- _Data excerpt_:

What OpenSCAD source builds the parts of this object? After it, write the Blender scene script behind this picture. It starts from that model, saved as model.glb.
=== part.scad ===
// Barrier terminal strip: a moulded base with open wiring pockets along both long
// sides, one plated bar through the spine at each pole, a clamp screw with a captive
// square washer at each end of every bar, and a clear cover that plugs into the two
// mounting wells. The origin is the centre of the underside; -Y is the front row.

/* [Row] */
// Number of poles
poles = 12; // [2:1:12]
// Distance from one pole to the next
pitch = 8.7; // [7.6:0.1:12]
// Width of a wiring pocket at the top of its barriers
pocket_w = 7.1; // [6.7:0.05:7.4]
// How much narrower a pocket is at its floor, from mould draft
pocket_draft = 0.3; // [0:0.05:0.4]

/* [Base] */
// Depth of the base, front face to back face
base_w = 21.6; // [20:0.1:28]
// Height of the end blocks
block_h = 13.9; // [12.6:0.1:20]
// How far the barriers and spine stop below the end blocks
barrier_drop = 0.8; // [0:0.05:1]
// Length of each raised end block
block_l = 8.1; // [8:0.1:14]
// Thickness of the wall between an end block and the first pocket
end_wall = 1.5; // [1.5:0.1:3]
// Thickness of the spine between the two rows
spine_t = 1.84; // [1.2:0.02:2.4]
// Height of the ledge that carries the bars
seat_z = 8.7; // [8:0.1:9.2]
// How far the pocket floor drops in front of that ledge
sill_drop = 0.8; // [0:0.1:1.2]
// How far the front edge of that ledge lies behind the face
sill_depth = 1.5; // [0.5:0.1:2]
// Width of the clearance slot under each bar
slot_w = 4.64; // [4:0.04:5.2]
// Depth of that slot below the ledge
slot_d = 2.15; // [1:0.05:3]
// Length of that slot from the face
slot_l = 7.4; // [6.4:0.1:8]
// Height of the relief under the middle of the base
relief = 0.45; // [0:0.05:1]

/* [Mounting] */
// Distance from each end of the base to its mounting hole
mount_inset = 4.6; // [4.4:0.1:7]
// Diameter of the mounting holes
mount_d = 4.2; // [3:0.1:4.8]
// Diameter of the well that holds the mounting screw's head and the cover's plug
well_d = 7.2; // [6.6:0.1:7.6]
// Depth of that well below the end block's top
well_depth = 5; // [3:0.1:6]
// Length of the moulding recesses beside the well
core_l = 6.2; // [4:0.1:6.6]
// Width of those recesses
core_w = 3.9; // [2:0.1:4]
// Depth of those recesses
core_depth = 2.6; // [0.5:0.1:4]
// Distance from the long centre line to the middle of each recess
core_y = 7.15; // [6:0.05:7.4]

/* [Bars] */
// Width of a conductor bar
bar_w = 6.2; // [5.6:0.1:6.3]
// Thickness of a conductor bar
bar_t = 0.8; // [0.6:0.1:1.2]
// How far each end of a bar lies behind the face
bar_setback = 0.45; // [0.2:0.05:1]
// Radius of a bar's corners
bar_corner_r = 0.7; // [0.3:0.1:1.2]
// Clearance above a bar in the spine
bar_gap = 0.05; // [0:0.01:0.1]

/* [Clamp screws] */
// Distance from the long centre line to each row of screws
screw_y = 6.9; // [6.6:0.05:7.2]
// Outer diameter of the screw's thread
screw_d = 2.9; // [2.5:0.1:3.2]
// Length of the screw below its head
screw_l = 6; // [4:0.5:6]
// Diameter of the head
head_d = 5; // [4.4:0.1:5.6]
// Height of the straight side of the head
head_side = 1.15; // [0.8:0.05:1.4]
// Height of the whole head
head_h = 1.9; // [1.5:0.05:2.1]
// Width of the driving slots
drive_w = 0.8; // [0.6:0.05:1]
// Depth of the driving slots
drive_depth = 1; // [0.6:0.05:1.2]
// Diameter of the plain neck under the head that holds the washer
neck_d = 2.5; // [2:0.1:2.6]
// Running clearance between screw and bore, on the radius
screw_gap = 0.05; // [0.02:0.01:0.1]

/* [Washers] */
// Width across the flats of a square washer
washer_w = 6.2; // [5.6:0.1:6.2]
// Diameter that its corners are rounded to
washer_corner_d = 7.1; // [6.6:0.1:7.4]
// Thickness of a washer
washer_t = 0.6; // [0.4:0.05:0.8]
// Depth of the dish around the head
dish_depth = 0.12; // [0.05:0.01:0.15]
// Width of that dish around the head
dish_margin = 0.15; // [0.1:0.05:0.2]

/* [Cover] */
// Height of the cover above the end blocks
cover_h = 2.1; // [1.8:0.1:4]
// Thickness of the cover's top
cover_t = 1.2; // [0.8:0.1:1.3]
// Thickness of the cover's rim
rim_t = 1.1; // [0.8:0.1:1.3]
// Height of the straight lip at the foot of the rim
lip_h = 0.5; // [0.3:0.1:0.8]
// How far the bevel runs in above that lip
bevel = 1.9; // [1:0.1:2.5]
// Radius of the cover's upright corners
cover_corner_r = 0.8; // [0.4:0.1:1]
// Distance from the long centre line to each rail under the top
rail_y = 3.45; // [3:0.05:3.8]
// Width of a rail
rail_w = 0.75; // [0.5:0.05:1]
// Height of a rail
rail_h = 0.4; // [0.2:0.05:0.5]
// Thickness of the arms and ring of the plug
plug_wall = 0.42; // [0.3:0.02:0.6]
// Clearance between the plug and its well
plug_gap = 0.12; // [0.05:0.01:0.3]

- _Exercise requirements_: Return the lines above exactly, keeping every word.

- _Output for this task_:
What OpenSCAD source builds the parts of this object? After it, write the Blender scene script behind this picture. It starts from that model, saved as model.glb.
=== part.scad ===
// Barrier terminal strip: a moulded base with open wiring pockets along both long
// sides, one plated bar through the spine at each pole, a clamp screw with a captive
// square washer at each end of every bar, and a clear cover that plugs into the two
// mounting wells. The origin is the centre of the underside; -Y is the front row.

/* [Row] */
// Number of poles
poles = 12; // [2:1:12]
// Distance from one pole to the next
pitch = 8.7; // [7.6:0.1:12]
// Width of a wiring pocket at the top of its barriers
pocket_w = 7.1; // [6.7:0.05:7.4]
// How much narrower a pocket is at its floor, from mould draft
pocket_draft = 0.3; // [0:0.05:0.4]

/* [Base] */
// Depth of the base, front face to back face
base_w = 21.6; // [20:0.1:28]
// Height of the end blocks
block_h = 13.9; // [12.6:0.1:20]
// How far the barriers and spine stop below the end blocks
barrier_drop = 0.8; // [0:0.05:1]
// Length of each raised end block
block_l = 8.1; // [8:0.1:14]
// Thickness of the wall between an end block and the first pocket
end_wall = 1.5; // [1.5:0.1:3]
// Thickness of the spine between the two rows
spine_t = 1.84; // [1.2:0.02:2.4]
// Height of the ledge that carries the bars
seat_z = 8.7; // [8:0.1:9.2]
// How far the pocket floor drops in front of that ledge
sill_drop = 0.8; // [0:0.1:1.2]
// How far the front edge of that ledge lies behind the face
sill_depth = 1.5; // [0.5:0.1:2]
// Width of the clearance slot under each bar
slot_w = 4.64; // [4:0.04:5.2]
// Depth of that slot below the ledge
slot_d = 2.15; // [1:0.05:3]
// Length of that slot from the face
slot_l = 7.4; // [6.4:0.1:8]
// Height of the relief under the middle of the base
relief = 0.45; // [0:0.05:1]

/* [Mounting] */
// Distance from each end of the base to its mounting hole
mount_inset = 4.6; // [4.4:0.1:7]
// Diameter of the mounting holes
mount_d = 4.2; // [3:0.1:4.8]
// Diameter of the well that holds the mounting screw's head and the cover's plug
well_d = 7.2; // [6.6:0.1:7.6]
// Depth of that well below the end block's top
well_depth = 5; // [3:0.1:6]
// Length of the moulding recesses beside the well
core_l = 6.2; // [4:0.1:6.6]
// Width of those recesses
core_w = 3.9; // [2:0.1:4]
// Depth of those recesses
core_depth = 2.6; // [0.5:0.1:4]
// Distance from the long centre line to the middle of each recess
core_y = 7.15; // [6:0.05:7.4]

/* [Bars] */
// Width of a conductor bar
bar_w = 6.2; // [5.6:0.1:6.3]
// Thickness of a conductor bar
bar_t = 0.8; // [0.6:0.1:1.2]
// How far each end of a bar lies behind the face
bar_setback = 0.45; // [0.2:0.05:1]
// Radius of a bar's corners
bar_corner_r = 0.7; // [0.3:0.1:1.2]
// Clearance above a bar in the spine
bar_gap = 0.05; // [0:0.01:0.1]

/* [Clamp screws] */
// Distance from the long centre line to each row of screws
screw_y = 6.9; // [6.6:0.05:7.2]
// Outer diameter of the screw's thread
screw_d = 2.9; // [2.5:0.1:3.2]
// Length of the screw below its head
screw_l = 6; // [4:0.5:6]
// Diameter of the head
head_d = 5; // [4.4:0.1:5.6]
// Height of the straight side of the head
head_side = 1.15; // [0.8:0.05:1.4]
// Height of the whole head
head_h = 1.9; // [1.5:0.05:2.1]
// Width of the driving slots
drive_w = 0.8; // [0.6:0.05:1]
// Depth of the driving slots
drive_depth = 1; // [0.6:0.05:1.2]
// Diameter of the plain neck under the head that holds the washer
neck_d = 2.5; // [2:0.1:2.6]
// Running clearance between screw and bore, on the radius
screw_gap = 0.05; // [0.02:0.01:0.1]

/* [Washers] */
// Width across the flats of a square washer
washer_w = 6.2; // [5.6:0.1:6.2]
// Diameter that its corners are rounded to
washer_corner_d = 7.1; // [6.6:0.1:7.4]
// Thickness of a washer
washer_t = 0.6; // [0.4:0.05:0.8]
// Depth of the dish around the head
dish_depth = 0.12; // [0.05:0.01:0.15]
// Width of that dish around the head
dish_margin = 0.15; // [0.1:0.05:0.2]

/* [Cover] */
// Height of the cover above the end blocks
cover_h = 2.1; // [1.8:0.1:4]
// Thickness of the cover's top
cover_t = 1.2; // [0.8:0.1:1.3]
// Thickness of the cover's rim
rim_t = 1.1; // [0.8:0.1:1.3]
// Height of the straight lip at the foot of the rim
lip_h = 0.5; // [0.3:0.1:0.8]
// How far the bevel runs in above that lip
bevel = 1.9; // [1:0.1:2.5]
// Radius of the cover's upright corners
cover_corner_r = 0.8; // [0.4:0.1:1]
// Distance from the long centre line to each rail under the top
rail_y = 3.45; // [3:0.05:3.8]
// Width of a rail
rail_w = 0.75; // [0.5:0.05:1]
// Height of a rail
rail_h = 0.4; // [0.2:0.05:0.5]
// Thickness of the arms and ring of the plug
plug_wall = 0.42; // [0.3:0.02:0.6]
// Clearance between the plug and its well
plug_gap = 0.12; // [0.05:0.01:0.3]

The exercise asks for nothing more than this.